Marcelo Rebelo de Sousa seria ainda particularmente duro ao dar um puxão de orelhas a António Costa. O Presidente começou por dizer que não comenta “campanhas nem resultados eleitorais”, mas sobre o facto de o primeiro-ministro ter utilizado o PRR como arma eleitoral, disse que “os líderes partidários têm sempre a tentação de, no poder, utilizar os instrumentos de poder.” E acrescentou: “Para mim é claro uma coisa: o PRR não é monopólio do PS, é do país (…) Mas não comento, analisei para mim e, se for útil para explicar aos portugueses, utilizarei”.

O Presidente foi questionado sobre casos específicos, como a fuga de Rendeiro, mas optou por dar uma resposta genérica, lembrando que já defendeu uma reforma da Justiça e que espera que as doze medidas contra a corrupção proposta pelo Governo, que estão em discussão no Parlamento, sejam aprovadas.

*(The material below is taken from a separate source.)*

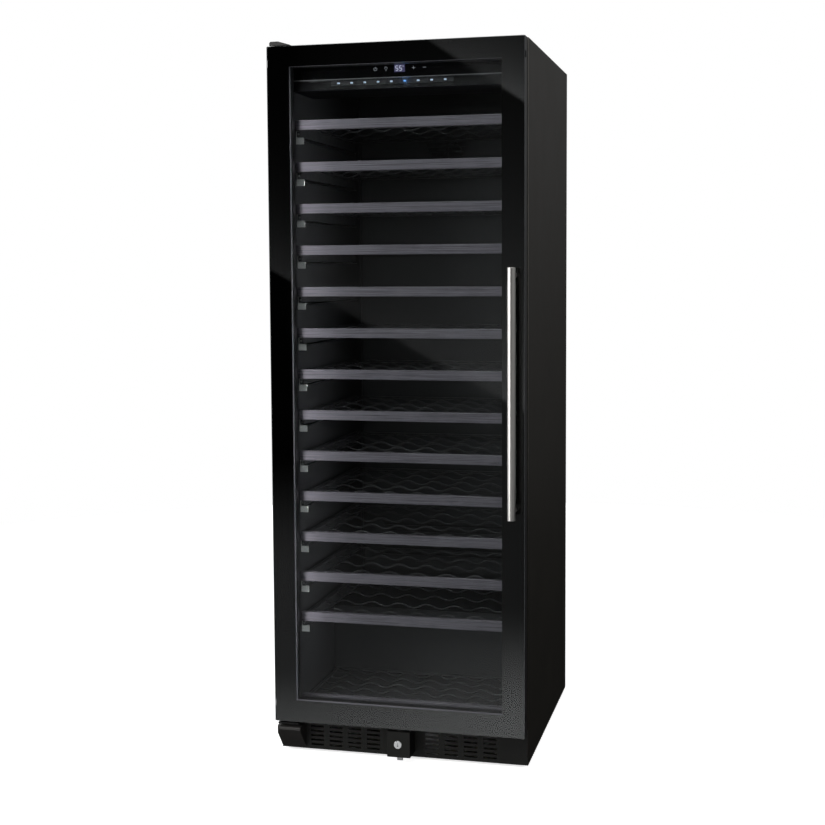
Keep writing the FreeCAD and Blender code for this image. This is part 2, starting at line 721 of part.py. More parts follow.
# ---- export -------------------------------------------------------------------------------
NODES = {
    "side_panels": side_panels,
    "top_panel": top_panel,
    "back_panel": back_panel,
    "base_pan": base_pan,
    "leveling_feet": leveling_feet,
    "insulation_foam": insulation_foam,
    "inner_liner": inner_liner,
    "front_frame": front_frame,
    "kick_grille": kick_grille,
    "lock_housing": lock_housing,
    "lock_barrel": lock_barrel,
    "lock_bolt": lock_bolt,
    "hinge_brackets": hinge_brackets,
    "top_hinge_cover": top_hinge_cover,
    "bottom_hinge_cover": bottom_hinge_cover,
    "door_outer_glass": door_outer_glass,
    "door_inner_glass": door_inner_glass,
    "glass_spacer": glass_spacer,
    "door_gasket": door_gasket,
    "door_frame": door_frame,
    "handle_bar": handle_bar,
    "handle_posts": handle_posts,
    "slide_rails": slide_rails,
    "bottom_rail": bottom_rail,
    "bottom_rack": bottom_rack,
    "control_panel": control_panel,
    "led_strip": led_strip,
    "air_duct_cover": air_duct_cover,
    "evaporator": evaporator,
    "evaporator_fan_blade": evaporator_fan_blade,
    "condenser": condenser,
    "condenser_fan_blade": condenser_fan_blade,
    "compressor": compressor,
    "cord_gland": cord_gland,
}


def place(shape, lift=0.0):
    placed = shape.copy()
    placed.translate(ROW_SHIFT + V(0, 0, lift))
    return placed


def export(name, shape):
    shape.exportStep(os.path.join("parts", name + ".step"))
    box_ = shape.BoundBox
    print(f"{name:24s} solids {len(shape.Solids):3d}  volume {shape.Volume / 1000:10.1f} cm3  "
          f"valid {shape.isValid()}  z {box_.ZMin:.1f}..{box_.ZMax:.1f}")


def main():
    os.makedirs("parts", exist_ok=True)
    for name, build in NODES.items():
        export(name, place(build()))
    rack, trim = shelf_rack(), front_rail(0, RAIL_HEIGHT)
    for number, top in enumerate(shelf_tops(), start=1):
        export(f"shelf_rack_{number:02d}", place(rack, top))
        export(f"shelf_trim_{number:02d}", place(trim, top))


main()
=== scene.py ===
import json
import math

import bmesh
import bpy
from mathutils import Matrix, Vector


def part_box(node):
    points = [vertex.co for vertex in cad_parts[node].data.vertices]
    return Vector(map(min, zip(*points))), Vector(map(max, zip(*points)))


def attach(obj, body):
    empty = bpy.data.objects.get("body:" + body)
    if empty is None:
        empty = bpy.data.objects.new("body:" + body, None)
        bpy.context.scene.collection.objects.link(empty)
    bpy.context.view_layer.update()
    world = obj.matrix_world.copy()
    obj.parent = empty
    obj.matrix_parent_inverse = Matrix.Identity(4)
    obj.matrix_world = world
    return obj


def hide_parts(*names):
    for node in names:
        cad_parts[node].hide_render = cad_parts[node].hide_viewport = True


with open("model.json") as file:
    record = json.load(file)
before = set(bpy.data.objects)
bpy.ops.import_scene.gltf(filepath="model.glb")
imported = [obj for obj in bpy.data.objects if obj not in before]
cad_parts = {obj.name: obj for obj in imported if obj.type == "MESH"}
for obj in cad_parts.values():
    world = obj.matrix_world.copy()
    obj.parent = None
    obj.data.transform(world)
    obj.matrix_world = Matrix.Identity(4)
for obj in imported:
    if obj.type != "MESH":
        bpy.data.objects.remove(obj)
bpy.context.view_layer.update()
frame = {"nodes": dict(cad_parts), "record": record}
NODES = frame["nodes"]
SLOTS = {part["node"]: part["material_slot"] for part in frame["record"]["subparts"]}

MM = 0.001
scene = bpy.context.scene


# ---- node trees ---------------------------------------------------------------------------
class Tree:
    """A node tree being built. Values are numbers, tuples or sockets."""

    def __init__(self, tree):
        self.tree = tree

    def node(self, kind, inputs=None, **options):
        made = self.tree.nodes.new("ShaderNode" + kind)
        for key, value in options.items():
            setattr(made, key, value)
        for key, value in (inputs or {}).items():
            self.feed(made.inputs[key], value)
        return made

    def feed(self, socket, value):
        if isinstance(value, bpy.types.NodeSocket):
            self.tree.links.new(value, socket)
        else:
            socket.default_value = value

    def math(self, operation, *values, clamp=False):
        inputs = dict(enumerate(values))
        return self.node("Math", inputs, operation=operation, use_clamp=clamp).outputs[0]

    def place(self):
        return self.node("TexCoord").outputs["Object"]

    def axes(self):
        return self.node("SeparateXYZ", {0: self.place()}).outputs

    def noise(self, scale, detail=2.0, rough=0.5, stretch=(1, 1, 1)):
        mapped = self.node("Mapping", {"Vector": self.place(), "Scale": stretch}).outputs[0]
        values = {"Vector": mapped, "Scale": scale, "Detail": detail, "Roughness": rough}
        return self.node("TexNoise", values).outputs["Fac"]

    def ramp(self, factor, stops, ease="LINEAR"):
        made = self.node("ValToRGB", {0: factor})
        made.color_ramp.interpolation = ease
        elements = made.color_ramp.elements
        while len(elements) < len(stops):
            elements.new(0.5)
        for element, (at, colour) in zip(elements, stops):
            element.position = at
            element.color = (*colour, 1) if len(colour) == 3 else colour
        return made.outputs["Color"]

    def between(self, value, low, high):
        """1 where low < value < high, else 0."""
        above = self.math("GREATER_THAN", value, low)
        return self.math("MULTIPLY", above, self.math("LESS_THAN", value, high))

    def span(self, value, start, end, low=0.0, high=1.0, kind="LINEAR"):
        inputs = {"Value": value, "From Min": start, "From Max": end, "To Min": low, "To Max": high}
        return self.node("MapRange", inputs, interpolation_type=kind).outputs[0]

    def mix(self, factor, a, b):
        inputs = {"Factor": factor, 6: a, 7: b}
        return self.node("Mix", inputs, data_type="RGBA").outputs[2]

    def bump(self, height, distance, strength=1.0, normal=None):
        inputs = {"Height": height, "Distance": distance, "Strength": strength}
        if normal is not None:
            inputs["Normal"] = normal
        return self.node("Bump", inputs).outputs[0]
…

Sobre os avanços do país nos últimos anos, o Presidente da República lamenta que em Portugal haja “uma tendência para a autoestima baixa” e para um “amor próprio baixo”, mas elencou vários bons sinais do país, destacando a “indústria renovada”, um “aumento das exportações” e um “SNS que respondeu bem à pandemia”. No entanto, diz que “é preciso ir mais longe” e lembra que “os países mais ricos fazem acordos de regime”.